Preheat oven to 350°F. Combine all ingredients. Pour into a small casserole dish and bake until hot and bubbly, about 30 minutes.

Spinach & Artichoke Dip

1 (14 oz.) can artichoke hearts, drained and chopped
½ cup mayo
½ cup sour cream
½ cup parmesan cheese, grated
1 cup mozzarella (or other cheese), shredded
2 Tbsp. Halladay’s Spinach & Artichoke Farmhouse Artisan


Preheat oven to 350°F. Combine all ingredients and mix well. Fold into a 9” decorative pie plate or ramekin. Bake until hot and bubbly.

Baked Broccoli Dip

Baked Broccoli Dip

1 (8 oz.) bar cream cheese, softened
½ cup shredded cheddar, divided
¼ cup Parmesan
¼ cup milk
½ cup Greek yogurt
1 Tbsp. Halladay’s Scampi Bistro Pasta Seasoning
2 ½ cups broccoli, cut into small pieces
½ cup panko breadcrumbs


Preheat oven to 350°F. Prepare a 9-inch baking dish with non-stick spray. Combine all ingredients except breadcrumbs. Spread into prepared baking dish and sprinkle with breadcrumbs. Bake until hot and bubbly, about 20-25 minutes.

Cheesy Chili Dip

Cheesy Chili Dip

1 cup bean of choice, drained
½ lb. ground beef, browned and drained of fat
2 Tbsp. Halladay’s Farmhouse Chili (mild) or Firehouse Chili Seasoning (hot)
½ cup mayo
1 cup sour cream
1 ½ cup Mexican blend cheese, shredded


Preheat oven to 400°F. Combine all ingredients and fold into a 9-inch pie plate or ramekin. Bake until hot and bubbly, about 25-30 minutes.

Mediterranean Dip

2 cups plain Greek yogurt
2 Tbsp. Halladay’s Garlic Tomato Basil Seasoning
½ cup black olives, chopped
¼ cup feta


Combine all ingredients. Let chill at least 2 hours before serving.

Pineapple Chipotle Dip

1 cup plain Greek yogurt
½ cup mayo
1 Tbsp. Halladay’s Garlic Chipotle Seasoning
½ cup pineapple
¼ cup corn


Combine all ingredients. Let chill at least 2 hours before serving.
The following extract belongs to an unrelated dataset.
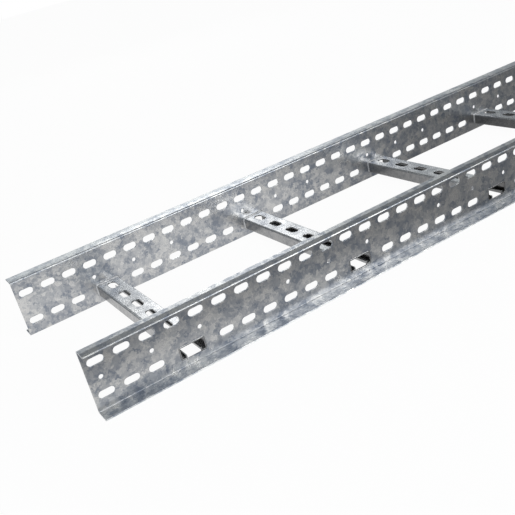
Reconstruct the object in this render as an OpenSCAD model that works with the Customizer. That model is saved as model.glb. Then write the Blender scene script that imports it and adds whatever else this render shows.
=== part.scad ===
// Cable ladder section: two perforated channel side rails joined by slotted strut rungs.
// X runs along the ladder, Y across it and Z up. The origin is the middle of the
// underside, so the section lies on its rails' bottom flanges.

/* [Section] */
// Length of the section
section_length = 3000; // [1200:300:6000]
// Clear width between the webs of the two rails
inner_width = 300; // [150:10:900]
// Distance from one rung to the next
rung_spacing = 300; // [240:10:400]

/* [Side rail] */
// Overall height of the rail
rail_height = 98; // [90:1:150]
// Overall width of the flange, web included
rail_flange = 25; // [16:1:40]
// Sheet thickness of the rail
rail_sheet = 2; // [1:0.25:3]
// Inside bend radius between web and flange
rail_bend = 1; // [0.5:0.25:4]

/* [Rail perforation] */
// Web slots from one rung to the next
slots_per_bay = 8; // [6:1:9]
// End-to-end length of a web slot
slot_length = 24; // [13:0.5:26]
// Width of a web slot
slot_width = 11.5; // [6:0.5:12.5]
// Centre line of an outer slot row, from the nearer rail edge
row_margin = 24; // [16:0.5:28]
// Least web left between a slot and a rung socket
socket_land = 8; // [3:0.5:14]
// Diameter of the small holes on the rail's middle line
pilot_diameter = 7; // [4:0.5:10]
// Small holes from one rung to the next
pilots_per_bay = 3; // [1:1:3]
// Slot pitches from one small hole to the next
pilot_step = 2; // [1:1:2]

/* [Rung] */
// Width of the strut
rung_width = 41; // [36:0.5:50]
// Height of the strut
rung_height = 21; // [18:0.5:26]
// Sheet thickness of the strut
rung_sheet = 2; // [1.25:0.25:2.5]
// Inside bend radius of the strut
rung_bend = 1; // [0.5:0.25:2]
// Width of the strut's turned-in lip
lip_return = 9.5; // [9:0.5:12]
// Height to which the lip turns up inside the strut
lip_turn = 6; // [5:0.25:9]
// Underside of the rung above the underside of the rails
rung_lift = 12.5; // [5:0.5:20]
// Gap all round between the rung and its socket in the web
socket_gap = 0.2; // [0.1:0.05:0.5]

/* [Rung slots] */
// Distance from one rung slot to the next
rung_slot_pitch = 50; // [40:1:80]
// End-to-end length of a rung slot
rung_slot_length = 28; // [16:1:34]
// Width of a rung slot
rung_slot_width = 14; // [8:0.5:18]
// Least distance from a rung slot to the web of a rail
rung_slot_land = 8; // [4:0.5:20]

/* [Hidden] */
$fn = 48;
eps = 1;
zinc_grey = [0.62, 0.64, 0.66];
strut_grey = [0.68, 0.70, 0.72];

bay_count = floor(section_length / rung_spacing);
slot_pitch = rung_spacing / slots_per_bay;
lower_row = row_margin;
upper_row = rail_height - row_margin;
middle_row = rail_height / 2;

web_inner = inner_width / 2;
web_outer = web_inner + rail_sheet;
rung_length = 2 * web_outer;
rung_mid = rung_lift + rung_height / 2;
rung_outer_bend = rung_bend + rung_sheet;
socket_size = [rung_width + 2 * socket_gap, rung_height + 2 * socket_gap];
slot_keep_out = (socket_size[0] + slot_length) / 2 + socket_land;

rung_slot_room = inner_width - rung_slot_length - 2 * rung_slot_land;
rung_slot_count = 1 + floor(rung_slot_room / rung_slot_pitch);

function rung_name(i) = str("rung_", i < 9 ? "0" : "", i + 1);
// Middle of bay i, where its rung stands
function bay_x(i) = (i - (bay_count - 1) / 2) * rung_spacing;
// Slot k of a bay, from the middle of that bay
function slot_x(k) = (k - (slots_per_bay - 1) / 2) * slot_pitch;

// Rectangle with its lower left corner at the origin and all corners rounded
module soft_block(size, radius) {
    translate([radius, 0]) square([size[0] - 2 * radius, size[1]]);
    translate([0, radius]) square([size[0], size[1] - 2 * radius]);
    for (x = [radius, size[0] - radius], y = [radius, size[1] - radius])
        translate([x, y]) circle(radius);
}

// Closed box section bent from sheet
module box_section(size, sheet, bend) {
    difference() {
        soft_block(size, bend + sheet);
        translate([sheet, sheet]) soft_block([size[0] - 2 * sheet, size[1] - 2 * sheet], bend);
    }
}

// Channel bent from sheet: half a box section, open towards +X
module channel_section(flange, height, sheet, bend) {
    intersection() {
        box_section([2 * flange, height], sheet, bend);
        square([flange, height]);
    }
}

// Angle bent from sheet: a quarter of a box section, its corner at the origin
module angle_section(legs, sheet, bend) {
    intersection() {
        box_section(2 * legs, sheet, bend);
        square(legs);
    }
}

// Slot with round ends, centred, its length along X
module round_slot(length, width) {
    straight = length - width;
    square([straight, width], center = true);
    for (side = [-1, 1])
        translate([side * straight / 2, 0]) circle(d = width);
}

// Openings punched in one bay of a web, seen square to the web
module bay_perforation() {
    for (k = [0 : slots_per_bay - 1]) {
        translate([slot_x(k), upper_row]) round_slot(slot_length, slot_width);
        if (abs(slot_x(k)) >= slot_keep_out)
            translate([slot_x(k), lower_row]) round_slot(slot_length, slot_width);
    }
    for (k = [0 : pilots_per_bay - 1])
        translate([slot_x(k * pilot_step), middle_row]) circle(d = pilot_diameter);
    translate([-socket_size[0] / 2, rung_mid - socket_size[1] / 2])
        soft_block(socket_size, rung_outer_bend + socket_gap);
}

// Rail on the -Y side, flanges outwards; the other rail is the same part turned round
module side_rail() {
    color(zinc_grey)
    difference() {
        translate([-section_length / 2, -web_inner, 0])
            rotate([90, 0, 90])
            linear_extrude(section_length)
            mirror([1, 0])
            channel_section(rail_flange, rail_height, rail_sheet, rail_bend);
        translate([0, -web_inner + eps, 0])
            rotate([90, 0, 0])
            linear_extrude(rail_sheet + 2 * eps)
            for (i = [0 : bay_count - 1])
                translate([bay_x(i), 0]) bay_perforation();
    }
}

module side_rail_left() {
    rotate([0, 0, 180]) side_rail();
}

module side_rail_right() {
    side_rail();
}

// Strut section, mouth downwards, centred over X = 0 and standing on Y = 0
module strut_section() {
    lip_flat = lip_return - rung_outer_bend;
    mouth = rung_width - 2 * lip_return;
    difference() {
        translate([-rung_width / 2, 0]) box_section([rung_width, rung_height], rung_sheet, rung_bend);
        translate([-mouth / 2 - lip_flat / 2, -eps]) square([mouth + lip_flat, rung_sheet + 2 * eps]);
    }
    for (side = [0, 1])
        mirror([side, 0])
        translate([mouth / 2, 0])
        angle_section([lip_flat, lip_turn], rung_sheet, rung_bend);
}

// Rung of bay i: a strut, its slotted back upwards, through the webs of both rails
module rung(i) {
    color(strut_grey)
    translate([bay_x(i), 0, rung_lift])
    difference() {
        translate([0, rung_length / 2, 0])
            rotate([90, 0, 0])
            linear_extrude(rung_length)
            strut_section();
        for (k = [0 : rung_slot_count - 1])
            translate([0, (k - (rung_slot_count - 1) / 2) * rung_slot_pitch, rung_height - rung_sheet - eps])
            linear_extrude(rung_sheet + 2 * eps)
            rotate(90)
            round_slot(rung_slot_length, rung_slot_width);
    }
}

side_rail_left();
side_rail_right();
for (i = [0 : bay_count - 1])
    rung(i);
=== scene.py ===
import math

import bpy
import numpy as np
from mathutils import Matrix, Vector


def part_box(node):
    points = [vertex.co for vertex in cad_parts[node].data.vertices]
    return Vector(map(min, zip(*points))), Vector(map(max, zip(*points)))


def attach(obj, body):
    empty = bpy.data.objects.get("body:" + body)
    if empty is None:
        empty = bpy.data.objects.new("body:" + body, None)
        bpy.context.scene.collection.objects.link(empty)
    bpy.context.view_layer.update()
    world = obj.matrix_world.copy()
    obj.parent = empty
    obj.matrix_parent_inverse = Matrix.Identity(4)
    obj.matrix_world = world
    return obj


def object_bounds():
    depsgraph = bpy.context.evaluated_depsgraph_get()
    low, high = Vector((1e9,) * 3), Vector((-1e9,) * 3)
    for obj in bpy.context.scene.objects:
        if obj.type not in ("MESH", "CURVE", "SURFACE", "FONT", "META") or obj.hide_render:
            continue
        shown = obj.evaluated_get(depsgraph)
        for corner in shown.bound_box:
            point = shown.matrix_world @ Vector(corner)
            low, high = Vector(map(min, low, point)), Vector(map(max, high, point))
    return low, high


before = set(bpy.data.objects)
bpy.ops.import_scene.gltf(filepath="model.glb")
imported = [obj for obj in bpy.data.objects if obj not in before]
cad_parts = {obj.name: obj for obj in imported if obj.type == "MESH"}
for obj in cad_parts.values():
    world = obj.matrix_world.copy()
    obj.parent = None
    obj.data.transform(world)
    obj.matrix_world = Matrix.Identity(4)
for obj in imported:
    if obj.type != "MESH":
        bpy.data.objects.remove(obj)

cad_low, cad_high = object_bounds()

# ------------------------------------------------------------- side rails
# The two rails are one part: a channel bent from steel sheet, punched along its web
# and dipped in zinc after punching. The zinc freezes in flat crystals about a
# centimetre across, some bright and some dull, under a thin blue-grey bloom.

RAIL_ZINC = (0.60, 0.60, 0.595)
RAIL_BLOOM = (0.255, 0.28, 0.325)
RAIL_CRYSTALS_PER_METRE = 85.0
RAIL_ROUGHNESS = 0.32

FINE_CRYSTALS_TO_ONE = 2.6
FROST_PER_METRE, FROST_REACH = 260.0, 0.012
CLOUDS_PER_METRE, CLOUD_SHAPE = 38.0, (1.0, 1.0, 0.7)
CRYSTAL_SHARE, FINE_SHARE, CLOUD_SHARE = 0.29, 0.27, 0.60
DULL_AT, BRIGHT_AT = 0.36, 0.77
DULL_ROUGHNESS, BRIGHT_GLOSS = 0.13, 0.22
EDGE_RADIUS, EDGE_SAMPLES = 0.0012, 6
SKIN_PER_METRE, SKIN_DEPTH, SKIN_STRENGTH = 420.0, 0.0004, 0.35

FOLD_LINE = cad_high[1] - 0.0125
RIM_LINE = cad_high[1] - 0.0005
WEB_MIDDLE = (cad_low[2] + cad_high[2]) / 2
FOLD_SLOPE, RIM_SLOPE = 0.16, 0.5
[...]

Garlic Chipotle & Avocado Hummus

Garlic Chipotle & Avocado Hummus

1 (15 oz.) can chickpeas, drained and rinsed
1 avocado, peeled and pit removed
2 Tbsp. olive oil
1 Tbsp. Halladay’s Garlic Chipotle Seasoning
1 lime, juiced


Combine all ingredients in a blender or food processor until smooth. Add water to thin, if needed.

Greek Cucumber Yogurt Dip

Greek Cucumber Yogurt Dip

1 cup plain Greek yogurt
1 Tbsp. Halladay’s Cucumber Dill Seasoning
½ cup cucumber, peeled and chopped


Combine all ingredients. Let chill at least 2 hours before serving.

Italian White Bean Dip

Italian White Bean Dip

1 (15 oz.) can cannellini beans, drained and rinsed
¼ cup olive oil
Squeeze of lemon
2 Tbsp. Halladay’s Rustic Tuscan Oil Blend


Mash beans and combine with other ingredients. Let chill at least 2 hours before serving.

Lasagna Dip

Lasagna Dip

½ cup Italian sausage, cooked and crumbled
1 cup mozzarella cheese, shredded
½ cup Parmesan cheese, grated
1 ½ cups ricotta
1 egg
2 Tbsp. Halladay’s Garlic Tomato Basil Seasoning


Preheat oven to 375°F. Combine all ingredients and pour into a pie plate. Bake until hot and golden brown, about 20 minutes

Skinny Lemon Spinach Dip

Skinny Lemon Spinach Dip

1 cup plain Greek yogurt
½ cup frozen spinach, defrosted and well drained
¼ cup feta
1 Tbsp. Halladay’s Lemon Spinach Seasoning


Combine all ingredients. Let chill at least 2 hours before serving.

Healthy Farm Market Vegetable Dip

1 cup plain Greek yogurt
1 cup light mayo
½ package frozen spinach, defrosted and well drained
1 can water chestnuts, drained and diced
2 Tbsp. Halladay’s Farm Market Vegetable Seasoning


Combine all ingredients and chill at least two hours before serving.